**Objective**
Pull every line that holds the word "starts" from the entries.

**Exercise inputs**

***

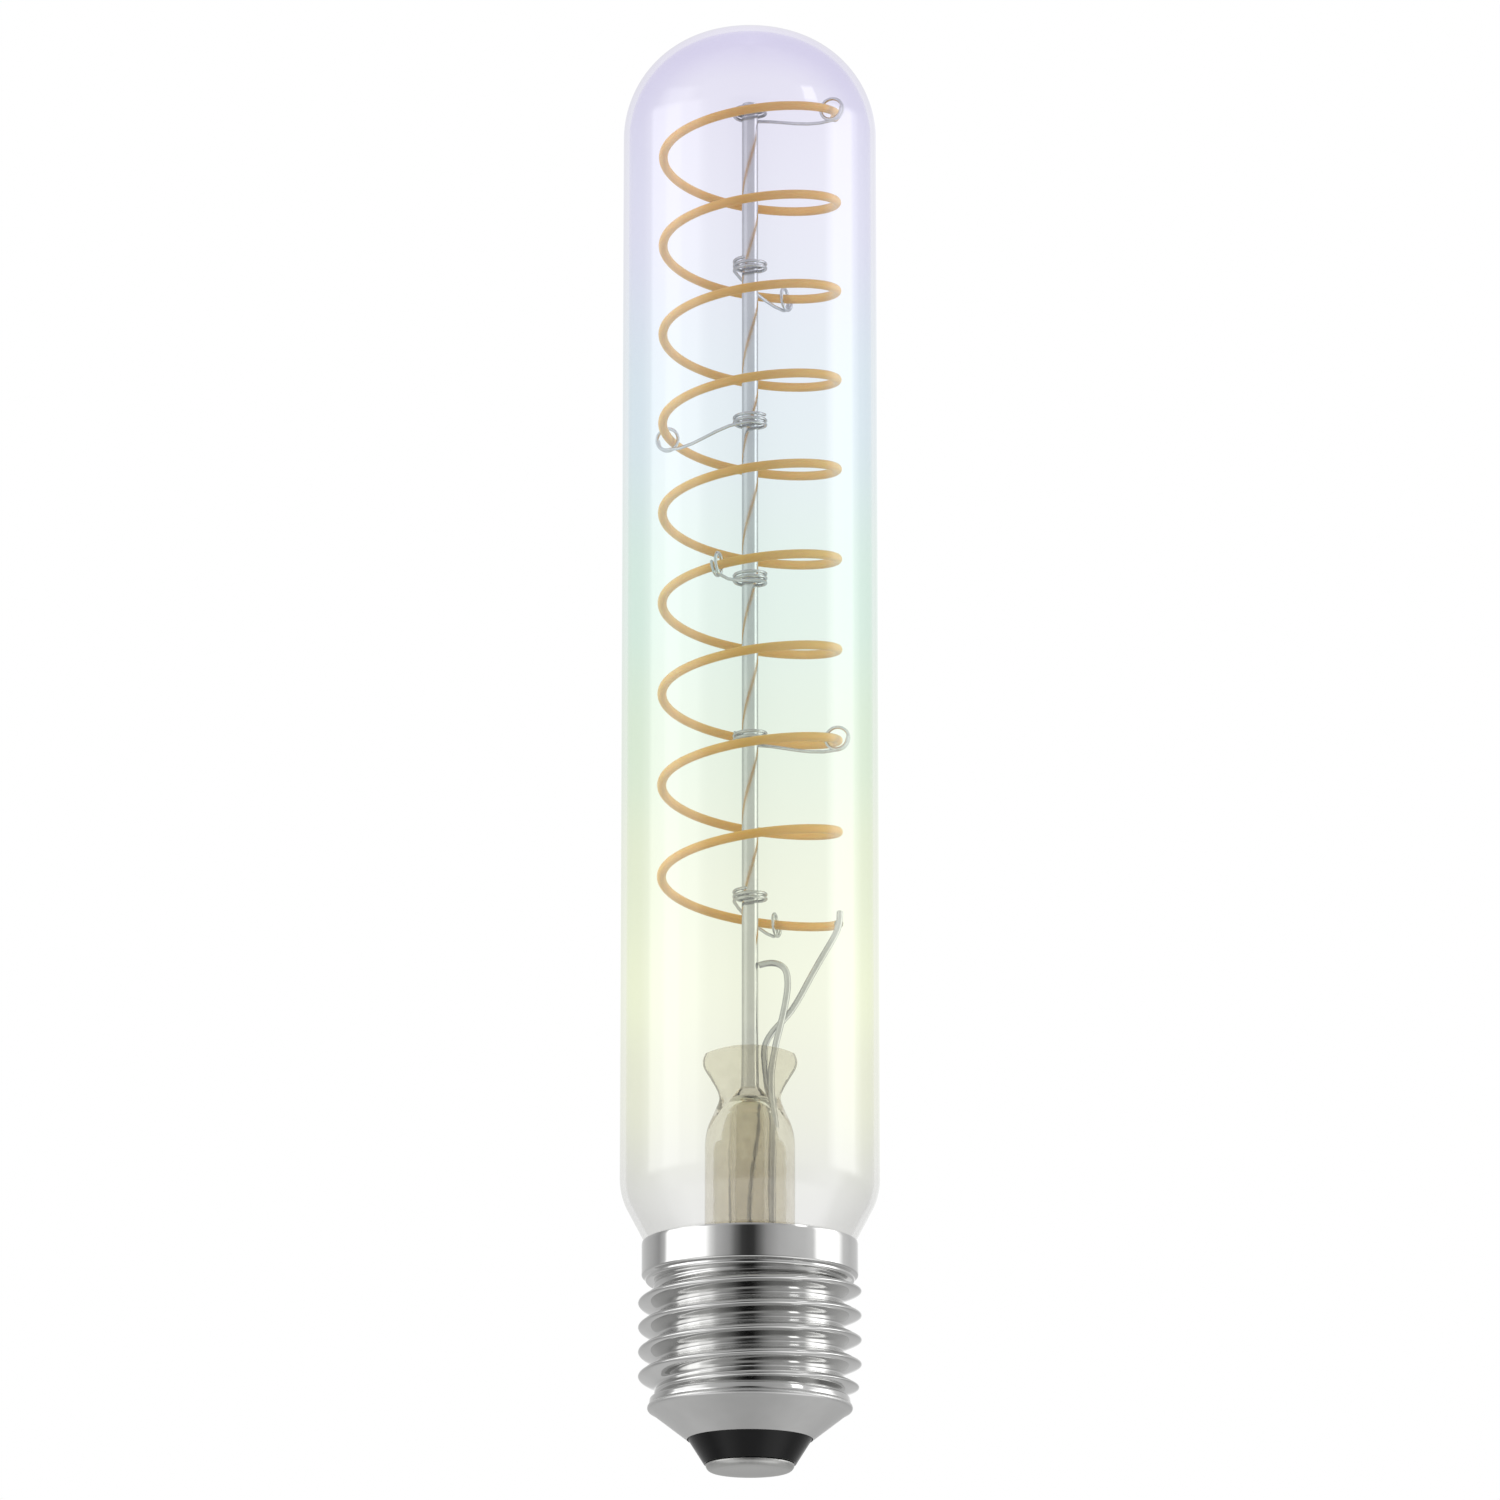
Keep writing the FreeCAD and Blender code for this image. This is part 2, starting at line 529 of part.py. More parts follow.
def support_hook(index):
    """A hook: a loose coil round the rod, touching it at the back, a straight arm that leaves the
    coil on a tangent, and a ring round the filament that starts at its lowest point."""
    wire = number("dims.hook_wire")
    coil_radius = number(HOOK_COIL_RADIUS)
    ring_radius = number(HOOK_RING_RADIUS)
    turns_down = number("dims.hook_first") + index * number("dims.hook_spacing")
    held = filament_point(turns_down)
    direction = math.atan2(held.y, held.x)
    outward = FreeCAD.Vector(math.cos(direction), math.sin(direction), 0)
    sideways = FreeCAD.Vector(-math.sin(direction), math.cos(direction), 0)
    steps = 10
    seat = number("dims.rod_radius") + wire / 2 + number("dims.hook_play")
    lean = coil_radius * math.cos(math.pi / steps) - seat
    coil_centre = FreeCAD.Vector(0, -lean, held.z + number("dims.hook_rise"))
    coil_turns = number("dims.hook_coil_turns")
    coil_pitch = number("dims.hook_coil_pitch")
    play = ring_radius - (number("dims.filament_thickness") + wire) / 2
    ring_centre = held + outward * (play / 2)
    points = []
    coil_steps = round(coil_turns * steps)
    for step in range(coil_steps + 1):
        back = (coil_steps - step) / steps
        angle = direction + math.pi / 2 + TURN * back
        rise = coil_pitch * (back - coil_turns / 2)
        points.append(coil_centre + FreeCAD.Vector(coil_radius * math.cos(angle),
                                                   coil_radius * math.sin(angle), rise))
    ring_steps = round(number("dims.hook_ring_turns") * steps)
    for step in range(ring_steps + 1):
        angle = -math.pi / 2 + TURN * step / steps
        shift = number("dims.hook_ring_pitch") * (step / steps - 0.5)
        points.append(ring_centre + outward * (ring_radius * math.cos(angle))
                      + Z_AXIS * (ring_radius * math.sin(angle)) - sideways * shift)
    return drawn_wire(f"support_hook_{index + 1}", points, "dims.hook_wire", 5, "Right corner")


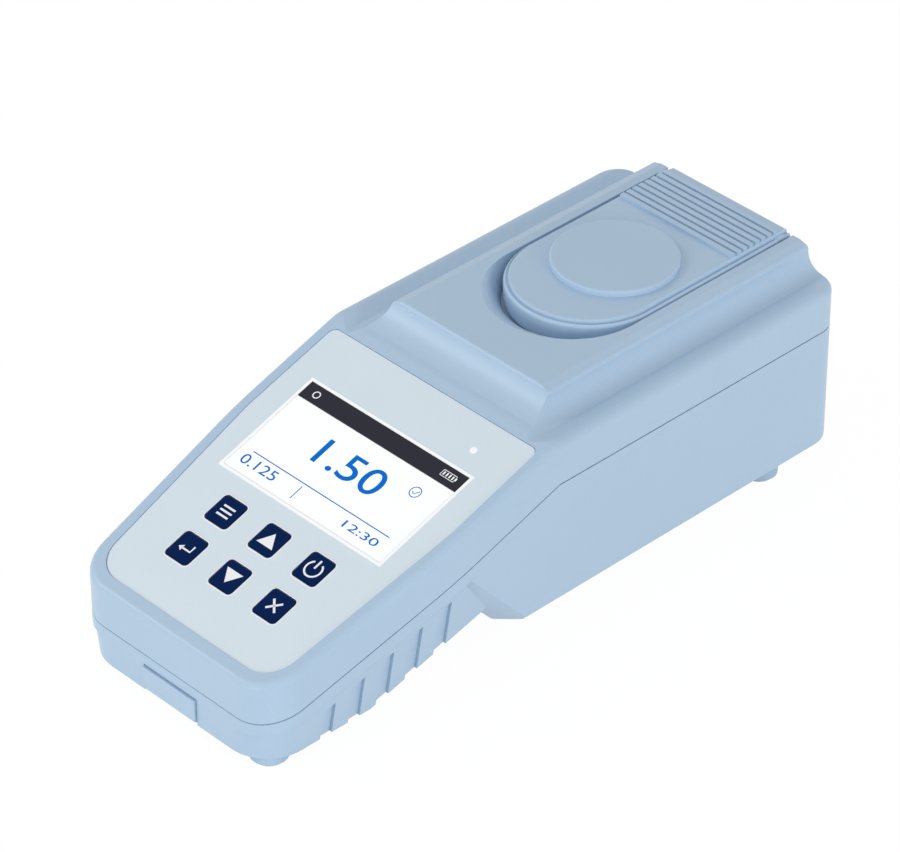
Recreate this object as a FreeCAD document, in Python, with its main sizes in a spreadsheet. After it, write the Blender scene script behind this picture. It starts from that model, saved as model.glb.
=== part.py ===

***

**Output for this exercise**
    coil on a tangent, and a ring round the filament that starts at its lowest point."""
Recreate this object as a FreeCAD document, in Python, with its main sizes in a spreadsheet. After it, write the Blender scene script behind this picture. It starts from that model, saved as model.glb.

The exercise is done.